Initial social studies review
The review process, which is carried out by the State Board of Education with help from content advisers and working groups, is still in early stages, but Lopez called Balch’s appointment “an ominous warning” that the process is likely to face political controversy, especially in the wake of recently passed laws limiting teachers’ discussions of topics such as race in schools.
In his initial review, done in December, Balch approved, with some exceptions, the current social studies standards, developed in 2010. The standards were criticized for “offering misrepresentations” by the Thomas B. Fordham Institute, a conservative Washington-based think tank that conducted a national review of U.S. history standards in 2011.

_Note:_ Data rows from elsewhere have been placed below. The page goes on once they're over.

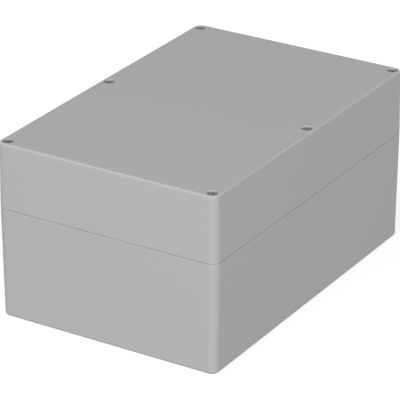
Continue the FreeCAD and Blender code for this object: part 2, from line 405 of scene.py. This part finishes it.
class Lathe:
    """A mesh built from walls that are turned about the Z axis."""

    def __init__(self, sides: int) -> None:
        """Start an empty mesh.

        Args:
            sides: Number of steps round the axis.
        """
        self.bm = bmesh.new()
        self.sides = sides

    def spin(self, profile: Profile, closed: bool, rise: float, sides: int) -> None:
        """Turn a profile once about the axis.

        Args:
            profile: Points (radius, height) in order.
            closed: True if the last point joins the first.
            rise: Height gained in the turn.
            sides: Number of steps in the turn.
        """
        points = [self.bm.verts.new((radius, 0.0, z)) for radius, z in profile]
        edges = [self.bm.edges.new(pair) for pair in zip(points, points[1:])]
        if closed:
            edges.append(self.bm.edges.new((points[-1], points[0])))
        bmesh.ops.spin(
            self.bm, geom=points + edges, cent=(0, 0, 0), axis=(0, 0, 1), dvec=UP * (rise / sides),
            angle=math.tau, steps=sides, use_merge=rise == 0.0, use_duplicate=False,
        )
        bmesh.ops.remove_doubles(self.bm, verts=self.bm.verts, dist=TINY)

    def turn(self, profile: Profile, closed: bool = False) -> None:
        """Turn a wall, given by its points (radius, height)."""
        self.spin(profile, closed, 0.0, self.sides)

    def thread(self, form: ThreadForm, bottom: float, top: float) -> None:
        """Wind a thread and cut it off square at both ends.

        Args:
            form: Shape of the thread.
            bottom: Height of its lower end.
            top: Height of its upper end.
        """
        before = set(self.bm.faces)
        self.spin(form.profile(bottom, top), False, form.pitch, form.sides)
        for z, outwards in ((bottom, -UP), (top, UP)):
            faces = [face for face in self.bm.faces if face not in before]
            around = dict.fromkeys(part for face in faces for part in (*face.verts, *face.edges))
            bmesh.ops.bisect_plane(
                self.bm, geom=[*faces, *around], dist=TINY, plane_co=UP * z, plane_no=outwards,
                clear_outer=True,
            )

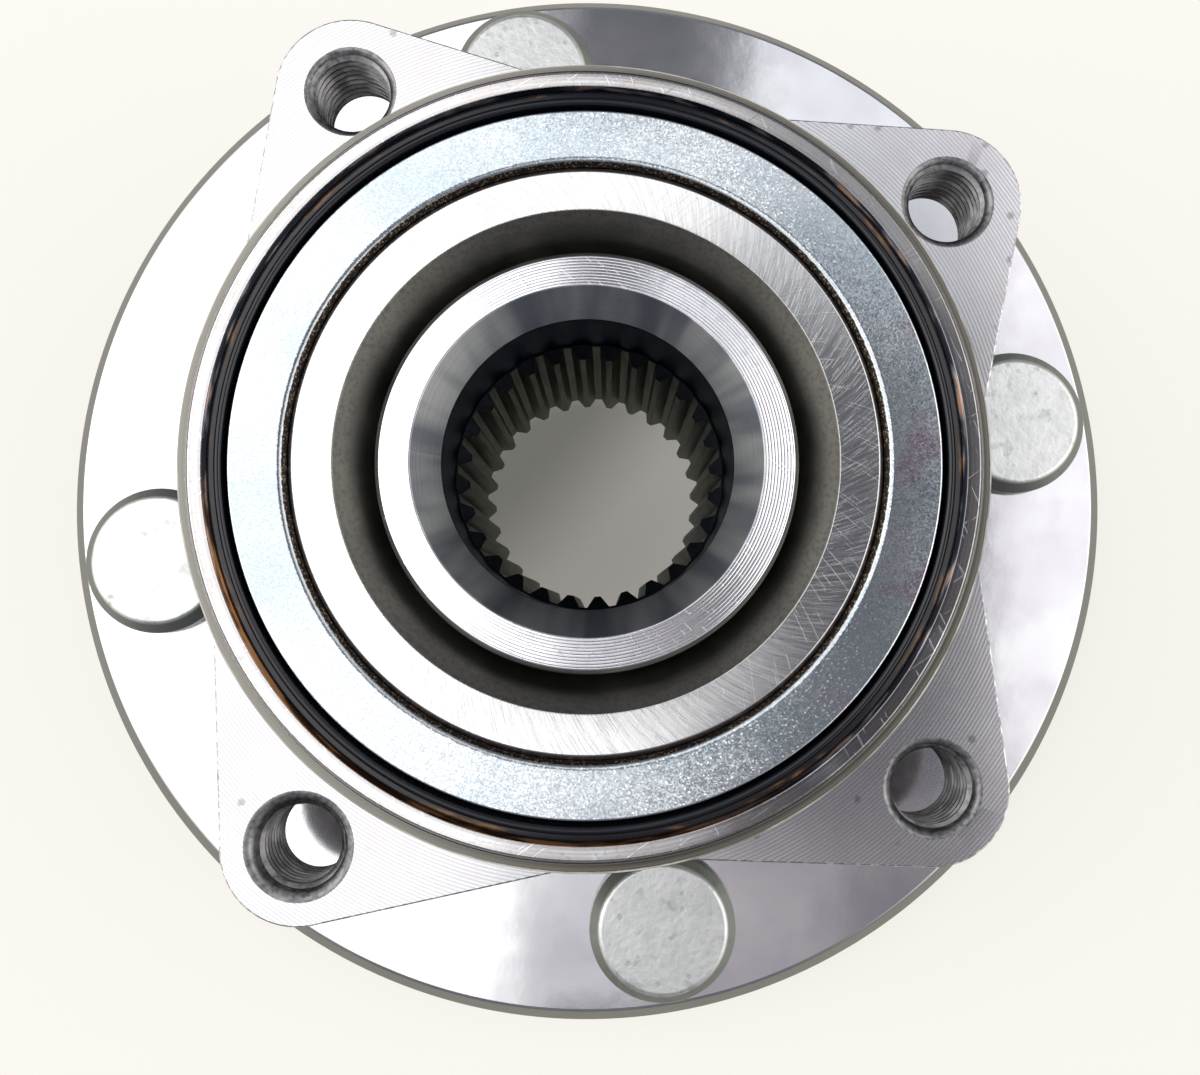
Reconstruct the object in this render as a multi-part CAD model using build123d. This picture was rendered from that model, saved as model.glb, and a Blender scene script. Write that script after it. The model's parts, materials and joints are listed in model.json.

Balch suggested changes such as replacing the high school courses of sociology and psychology with one on “Genocide and Mass Murder,” which he said “would review the 20th century occurrence of these all-too-common crimes.”
For high school U.S. history classes, the current standards require analysis of the “effects of the Great Depression on the U.S. economy and society such as widespread unemployment and deportation and repatriation of people of Mexican heritage.”
Balch suggested replacing “people of Mexican heritage” with “undocumented Mexican nationals in the United States.” Other scholars have said many of those deportations included Mexican American citizens.
In the standards for the elective African American studies high school course, Balch recommended replacing the term “mass incarceration” in the analysis of social injustices from 1960 to the present with “high incarceration rates,” which he said is “more judgmentally neutral.”
“Let the issue be discussed rather than prejudged,” he wrote.
Balch was appointed by board members Tom Maynard, R-Florence, and Jay Johnson, R-Pampa, according to the Texas Freedom Network. Neither responded to calls from the Statesman.
Lopez said Texas Freedom Network also expects to express its concerns at the board’s meetings this week.